Bien sûr, la mise à distance est ironique ; bien sûr, l’inanité des êtres et des situations est surlignée. Mais assurément, quand le propos ne mobilise pas, on s’ennuie. La réunion de textes hétéroclites y est sans doute pour quelque chose. En dépit des moyens déployés (l’intervention de marionnettes, la performance des acteurs, le doublage sonore et visuel), le spectacle reste une prouesse vaine, comme un beau voilier qui gonfle ses voiles sur un lac tranquille, dans l’attente du vent qui lui donnera son souffle.

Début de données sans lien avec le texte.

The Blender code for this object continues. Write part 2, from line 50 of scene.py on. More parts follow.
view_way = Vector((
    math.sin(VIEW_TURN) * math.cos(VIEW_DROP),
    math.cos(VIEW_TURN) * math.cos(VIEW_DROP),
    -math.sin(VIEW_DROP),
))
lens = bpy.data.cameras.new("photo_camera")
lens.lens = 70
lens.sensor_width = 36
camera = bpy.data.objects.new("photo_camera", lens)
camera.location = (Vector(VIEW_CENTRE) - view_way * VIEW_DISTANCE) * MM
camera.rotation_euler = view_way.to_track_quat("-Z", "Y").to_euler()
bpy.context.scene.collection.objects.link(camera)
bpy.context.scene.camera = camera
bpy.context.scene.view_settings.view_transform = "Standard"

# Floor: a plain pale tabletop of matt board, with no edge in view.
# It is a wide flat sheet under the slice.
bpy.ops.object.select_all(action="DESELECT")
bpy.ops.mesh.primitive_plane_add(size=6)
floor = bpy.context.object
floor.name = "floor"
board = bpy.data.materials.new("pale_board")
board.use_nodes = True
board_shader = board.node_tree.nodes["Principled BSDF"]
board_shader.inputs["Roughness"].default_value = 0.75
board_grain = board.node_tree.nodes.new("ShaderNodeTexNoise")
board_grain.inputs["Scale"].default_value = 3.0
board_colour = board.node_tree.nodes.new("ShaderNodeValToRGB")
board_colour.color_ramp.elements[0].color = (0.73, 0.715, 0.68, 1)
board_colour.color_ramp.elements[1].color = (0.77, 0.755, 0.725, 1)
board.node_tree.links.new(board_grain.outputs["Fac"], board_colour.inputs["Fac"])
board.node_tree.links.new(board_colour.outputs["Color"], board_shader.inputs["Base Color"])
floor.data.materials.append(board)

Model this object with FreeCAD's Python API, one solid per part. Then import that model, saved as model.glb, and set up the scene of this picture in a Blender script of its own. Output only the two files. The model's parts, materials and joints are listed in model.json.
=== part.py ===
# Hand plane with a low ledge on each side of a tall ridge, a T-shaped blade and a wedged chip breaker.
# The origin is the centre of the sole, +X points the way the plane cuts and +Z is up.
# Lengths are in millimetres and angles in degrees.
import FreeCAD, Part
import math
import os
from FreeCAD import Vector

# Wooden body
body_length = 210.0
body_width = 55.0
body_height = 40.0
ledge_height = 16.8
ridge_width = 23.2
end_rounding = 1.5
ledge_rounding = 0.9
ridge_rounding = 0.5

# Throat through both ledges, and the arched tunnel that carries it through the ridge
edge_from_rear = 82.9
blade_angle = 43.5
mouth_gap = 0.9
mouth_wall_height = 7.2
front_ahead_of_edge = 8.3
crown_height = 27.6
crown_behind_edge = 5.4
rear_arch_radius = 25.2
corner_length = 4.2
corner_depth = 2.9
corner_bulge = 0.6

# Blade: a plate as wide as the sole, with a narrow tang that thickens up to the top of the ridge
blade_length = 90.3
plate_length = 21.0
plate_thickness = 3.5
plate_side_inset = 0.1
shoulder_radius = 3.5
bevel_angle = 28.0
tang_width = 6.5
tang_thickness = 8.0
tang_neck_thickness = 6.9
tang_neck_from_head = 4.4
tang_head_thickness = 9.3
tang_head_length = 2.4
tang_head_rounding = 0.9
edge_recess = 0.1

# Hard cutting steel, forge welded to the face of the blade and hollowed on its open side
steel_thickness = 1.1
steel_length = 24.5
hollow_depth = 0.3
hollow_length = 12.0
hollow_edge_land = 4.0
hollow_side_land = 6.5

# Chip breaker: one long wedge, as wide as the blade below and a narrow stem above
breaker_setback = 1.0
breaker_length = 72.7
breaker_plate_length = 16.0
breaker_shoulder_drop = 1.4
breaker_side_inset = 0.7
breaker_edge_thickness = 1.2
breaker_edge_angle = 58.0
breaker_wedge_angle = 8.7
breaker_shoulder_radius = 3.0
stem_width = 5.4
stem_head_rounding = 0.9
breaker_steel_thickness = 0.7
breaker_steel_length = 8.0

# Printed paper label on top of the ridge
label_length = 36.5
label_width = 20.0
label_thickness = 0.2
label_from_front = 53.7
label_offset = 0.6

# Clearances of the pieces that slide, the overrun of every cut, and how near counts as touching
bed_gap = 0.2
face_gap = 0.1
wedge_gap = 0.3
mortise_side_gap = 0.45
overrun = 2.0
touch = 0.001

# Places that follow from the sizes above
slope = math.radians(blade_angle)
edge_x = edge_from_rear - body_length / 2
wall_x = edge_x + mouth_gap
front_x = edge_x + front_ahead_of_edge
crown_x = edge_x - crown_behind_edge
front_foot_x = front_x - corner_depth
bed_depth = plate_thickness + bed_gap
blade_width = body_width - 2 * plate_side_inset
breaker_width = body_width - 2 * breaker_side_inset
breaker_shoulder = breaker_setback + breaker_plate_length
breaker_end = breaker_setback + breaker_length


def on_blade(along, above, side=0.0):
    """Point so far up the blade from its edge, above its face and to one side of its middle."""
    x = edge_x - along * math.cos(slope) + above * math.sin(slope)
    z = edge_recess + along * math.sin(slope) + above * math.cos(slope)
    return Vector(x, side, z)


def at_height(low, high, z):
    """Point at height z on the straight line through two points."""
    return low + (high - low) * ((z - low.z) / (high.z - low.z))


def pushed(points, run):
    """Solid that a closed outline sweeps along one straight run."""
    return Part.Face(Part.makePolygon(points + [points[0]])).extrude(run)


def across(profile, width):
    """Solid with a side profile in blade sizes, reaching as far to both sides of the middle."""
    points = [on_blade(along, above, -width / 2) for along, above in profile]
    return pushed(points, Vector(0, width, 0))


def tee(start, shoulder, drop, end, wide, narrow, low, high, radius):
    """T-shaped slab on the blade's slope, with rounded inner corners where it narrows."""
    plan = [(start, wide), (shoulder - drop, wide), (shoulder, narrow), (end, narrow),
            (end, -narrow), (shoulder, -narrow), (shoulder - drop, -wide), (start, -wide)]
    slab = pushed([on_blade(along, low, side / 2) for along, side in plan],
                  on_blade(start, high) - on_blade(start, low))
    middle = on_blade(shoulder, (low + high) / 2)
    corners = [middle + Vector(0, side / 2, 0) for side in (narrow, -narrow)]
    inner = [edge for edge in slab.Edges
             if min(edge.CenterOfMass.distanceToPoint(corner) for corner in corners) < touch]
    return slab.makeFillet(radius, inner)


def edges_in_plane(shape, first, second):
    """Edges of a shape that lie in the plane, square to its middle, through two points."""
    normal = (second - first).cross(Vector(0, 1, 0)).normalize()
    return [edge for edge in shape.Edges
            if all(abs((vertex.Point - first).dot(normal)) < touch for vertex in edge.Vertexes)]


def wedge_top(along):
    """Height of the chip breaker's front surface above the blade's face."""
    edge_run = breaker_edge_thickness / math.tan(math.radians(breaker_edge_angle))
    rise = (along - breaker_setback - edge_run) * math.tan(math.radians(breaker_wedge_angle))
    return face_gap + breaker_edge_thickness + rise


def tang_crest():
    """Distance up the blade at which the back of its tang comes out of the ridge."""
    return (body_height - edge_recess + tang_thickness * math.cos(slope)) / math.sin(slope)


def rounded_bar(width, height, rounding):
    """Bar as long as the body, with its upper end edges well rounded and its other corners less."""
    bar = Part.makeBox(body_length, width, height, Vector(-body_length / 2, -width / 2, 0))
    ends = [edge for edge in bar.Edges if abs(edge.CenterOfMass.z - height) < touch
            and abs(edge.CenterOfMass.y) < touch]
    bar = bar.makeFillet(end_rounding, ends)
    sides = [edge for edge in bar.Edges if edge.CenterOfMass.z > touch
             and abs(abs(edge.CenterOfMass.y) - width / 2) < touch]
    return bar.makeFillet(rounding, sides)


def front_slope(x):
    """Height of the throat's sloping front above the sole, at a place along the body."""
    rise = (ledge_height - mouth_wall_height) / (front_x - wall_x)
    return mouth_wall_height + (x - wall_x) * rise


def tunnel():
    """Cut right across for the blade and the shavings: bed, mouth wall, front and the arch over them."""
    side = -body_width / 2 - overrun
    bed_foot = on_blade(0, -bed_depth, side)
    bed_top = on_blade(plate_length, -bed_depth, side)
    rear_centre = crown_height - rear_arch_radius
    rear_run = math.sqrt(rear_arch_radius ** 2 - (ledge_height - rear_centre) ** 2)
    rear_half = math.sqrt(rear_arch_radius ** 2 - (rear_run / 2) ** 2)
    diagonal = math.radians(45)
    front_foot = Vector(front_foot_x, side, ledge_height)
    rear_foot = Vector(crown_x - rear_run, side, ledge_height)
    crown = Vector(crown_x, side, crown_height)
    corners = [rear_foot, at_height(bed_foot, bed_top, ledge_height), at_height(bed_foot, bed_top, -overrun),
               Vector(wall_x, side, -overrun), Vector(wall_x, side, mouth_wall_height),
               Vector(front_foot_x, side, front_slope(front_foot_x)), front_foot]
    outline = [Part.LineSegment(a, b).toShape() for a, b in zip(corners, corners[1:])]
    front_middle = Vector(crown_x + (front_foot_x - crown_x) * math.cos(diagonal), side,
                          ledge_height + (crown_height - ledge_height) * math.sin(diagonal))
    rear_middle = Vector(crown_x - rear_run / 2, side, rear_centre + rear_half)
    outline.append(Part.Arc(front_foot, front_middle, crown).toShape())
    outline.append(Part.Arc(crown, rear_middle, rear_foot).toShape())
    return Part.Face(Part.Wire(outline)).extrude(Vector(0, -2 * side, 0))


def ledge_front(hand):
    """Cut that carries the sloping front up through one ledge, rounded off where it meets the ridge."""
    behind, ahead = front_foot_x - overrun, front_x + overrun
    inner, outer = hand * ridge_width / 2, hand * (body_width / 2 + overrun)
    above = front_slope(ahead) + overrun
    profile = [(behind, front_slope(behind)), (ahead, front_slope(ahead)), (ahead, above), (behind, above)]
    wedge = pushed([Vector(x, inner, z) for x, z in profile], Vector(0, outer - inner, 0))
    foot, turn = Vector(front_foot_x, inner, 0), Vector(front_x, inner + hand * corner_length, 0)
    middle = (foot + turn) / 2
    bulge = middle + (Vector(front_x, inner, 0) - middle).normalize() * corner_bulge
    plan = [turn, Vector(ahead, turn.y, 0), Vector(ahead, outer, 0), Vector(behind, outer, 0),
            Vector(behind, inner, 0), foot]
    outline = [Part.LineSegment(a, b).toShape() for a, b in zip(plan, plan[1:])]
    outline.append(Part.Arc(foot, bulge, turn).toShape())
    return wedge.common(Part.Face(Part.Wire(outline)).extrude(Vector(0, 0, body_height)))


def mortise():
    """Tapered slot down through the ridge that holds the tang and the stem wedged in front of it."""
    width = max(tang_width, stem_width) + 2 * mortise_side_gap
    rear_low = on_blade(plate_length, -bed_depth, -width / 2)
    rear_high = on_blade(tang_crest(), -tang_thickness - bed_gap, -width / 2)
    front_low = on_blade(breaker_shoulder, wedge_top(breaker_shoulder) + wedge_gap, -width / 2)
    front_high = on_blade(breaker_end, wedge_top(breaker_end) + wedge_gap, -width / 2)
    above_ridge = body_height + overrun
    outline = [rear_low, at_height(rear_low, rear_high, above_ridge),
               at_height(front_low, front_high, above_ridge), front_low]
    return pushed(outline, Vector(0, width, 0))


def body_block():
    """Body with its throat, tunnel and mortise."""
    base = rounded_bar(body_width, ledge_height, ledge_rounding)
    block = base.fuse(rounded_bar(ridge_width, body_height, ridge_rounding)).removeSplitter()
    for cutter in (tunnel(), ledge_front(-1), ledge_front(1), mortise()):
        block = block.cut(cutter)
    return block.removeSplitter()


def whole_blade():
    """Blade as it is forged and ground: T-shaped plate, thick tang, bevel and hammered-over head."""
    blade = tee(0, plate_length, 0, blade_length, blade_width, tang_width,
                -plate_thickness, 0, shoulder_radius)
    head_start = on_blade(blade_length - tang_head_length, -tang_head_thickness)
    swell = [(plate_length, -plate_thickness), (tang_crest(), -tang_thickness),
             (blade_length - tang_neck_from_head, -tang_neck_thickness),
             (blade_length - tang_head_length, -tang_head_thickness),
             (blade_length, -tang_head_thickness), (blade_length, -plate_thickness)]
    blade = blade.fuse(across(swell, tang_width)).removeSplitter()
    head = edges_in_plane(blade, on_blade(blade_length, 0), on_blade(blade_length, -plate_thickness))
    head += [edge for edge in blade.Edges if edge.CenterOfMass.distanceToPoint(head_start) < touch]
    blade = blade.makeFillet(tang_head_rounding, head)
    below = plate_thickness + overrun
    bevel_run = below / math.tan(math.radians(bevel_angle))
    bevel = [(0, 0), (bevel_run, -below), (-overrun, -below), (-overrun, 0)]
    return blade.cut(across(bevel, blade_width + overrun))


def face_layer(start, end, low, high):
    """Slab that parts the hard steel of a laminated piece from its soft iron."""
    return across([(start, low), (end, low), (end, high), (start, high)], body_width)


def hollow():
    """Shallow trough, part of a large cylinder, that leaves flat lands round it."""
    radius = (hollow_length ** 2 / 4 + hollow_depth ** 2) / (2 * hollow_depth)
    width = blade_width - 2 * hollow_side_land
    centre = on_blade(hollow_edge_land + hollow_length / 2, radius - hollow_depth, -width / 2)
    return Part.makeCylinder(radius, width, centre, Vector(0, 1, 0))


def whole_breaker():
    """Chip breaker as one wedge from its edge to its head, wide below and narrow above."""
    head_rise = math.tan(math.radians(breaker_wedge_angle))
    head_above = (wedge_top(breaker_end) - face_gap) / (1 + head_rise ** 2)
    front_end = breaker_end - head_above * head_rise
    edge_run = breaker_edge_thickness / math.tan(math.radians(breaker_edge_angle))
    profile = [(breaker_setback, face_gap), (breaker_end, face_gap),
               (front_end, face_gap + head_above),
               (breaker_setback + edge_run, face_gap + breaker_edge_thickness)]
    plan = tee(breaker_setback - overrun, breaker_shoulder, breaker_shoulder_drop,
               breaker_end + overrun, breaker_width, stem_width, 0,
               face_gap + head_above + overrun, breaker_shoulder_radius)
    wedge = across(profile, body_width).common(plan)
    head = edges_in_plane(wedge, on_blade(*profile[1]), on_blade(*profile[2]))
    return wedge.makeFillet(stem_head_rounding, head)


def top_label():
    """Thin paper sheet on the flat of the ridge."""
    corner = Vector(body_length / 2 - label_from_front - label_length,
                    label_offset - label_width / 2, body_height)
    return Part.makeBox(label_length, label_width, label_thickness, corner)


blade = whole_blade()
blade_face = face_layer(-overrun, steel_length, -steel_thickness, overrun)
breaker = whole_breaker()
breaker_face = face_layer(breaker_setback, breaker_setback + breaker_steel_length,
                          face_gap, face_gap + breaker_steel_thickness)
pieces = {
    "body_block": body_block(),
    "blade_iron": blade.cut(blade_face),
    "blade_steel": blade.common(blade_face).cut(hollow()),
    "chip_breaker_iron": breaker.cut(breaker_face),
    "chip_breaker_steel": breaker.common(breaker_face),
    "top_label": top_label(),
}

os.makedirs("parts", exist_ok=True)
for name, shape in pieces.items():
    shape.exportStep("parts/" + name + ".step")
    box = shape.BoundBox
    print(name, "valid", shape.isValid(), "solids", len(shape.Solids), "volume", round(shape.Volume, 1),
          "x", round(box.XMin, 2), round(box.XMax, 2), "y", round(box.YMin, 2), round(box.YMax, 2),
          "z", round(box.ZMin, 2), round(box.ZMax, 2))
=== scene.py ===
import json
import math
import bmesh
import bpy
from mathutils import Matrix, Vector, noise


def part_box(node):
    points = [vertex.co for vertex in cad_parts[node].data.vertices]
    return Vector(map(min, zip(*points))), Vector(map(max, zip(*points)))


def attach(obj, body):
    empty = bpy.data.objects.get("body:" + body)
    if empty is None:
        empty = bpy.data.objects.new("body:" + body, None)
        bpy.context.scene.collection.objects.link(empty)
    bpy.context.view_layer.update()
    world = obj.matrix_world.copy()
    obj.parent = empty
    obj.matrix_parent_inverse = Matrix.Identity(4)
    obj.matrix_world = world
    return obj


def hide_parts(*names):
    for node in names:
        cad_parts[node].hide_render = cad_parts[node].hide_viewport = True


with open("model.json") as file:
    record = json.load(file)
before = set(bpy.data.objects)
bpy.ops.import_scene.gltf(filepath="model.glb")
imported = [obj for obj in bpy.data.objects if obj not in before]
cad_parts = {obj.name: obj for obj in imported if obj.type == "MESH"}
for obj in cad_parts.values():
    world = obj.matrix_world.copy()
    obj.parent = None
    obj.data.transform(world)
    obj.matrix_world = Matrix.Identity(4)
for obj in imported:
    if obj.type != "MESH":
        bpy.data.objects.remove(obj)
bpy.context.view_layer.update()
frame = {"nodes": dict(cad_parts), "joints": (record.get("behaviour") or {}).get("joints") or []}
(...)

christophe giolito & manon pouliot
Le Passé
d’après Léonid Andréïev
mise en scène Julien Gosselin
Compagnie Si vous pouviez lécher mon cœur
Le Passé © Simon Gosselin
Avec Guillaume Bachelé, Joseph Drouet, Denis Eyriey, Carine Goron, Victoria Quesnel, Achille Reggiani, Maxence Vandevelde.
Traduction André Markowicz ; dramaturgie Eddy d’Aranjo ; scénographie Lisetta Buccellato ; musique Guillaume Bachelé Maxence Vandevelde ; lumière Nicolas Joubert ; vidéo Jérémie Bernaert Pierre Martin ; son Julien Feryn ; costumes Caroline Tavernier Valérie Simonneau ; accessoires Guillaume Lepert ; masques Lisetta Buccellato Salomé Vandendriessche.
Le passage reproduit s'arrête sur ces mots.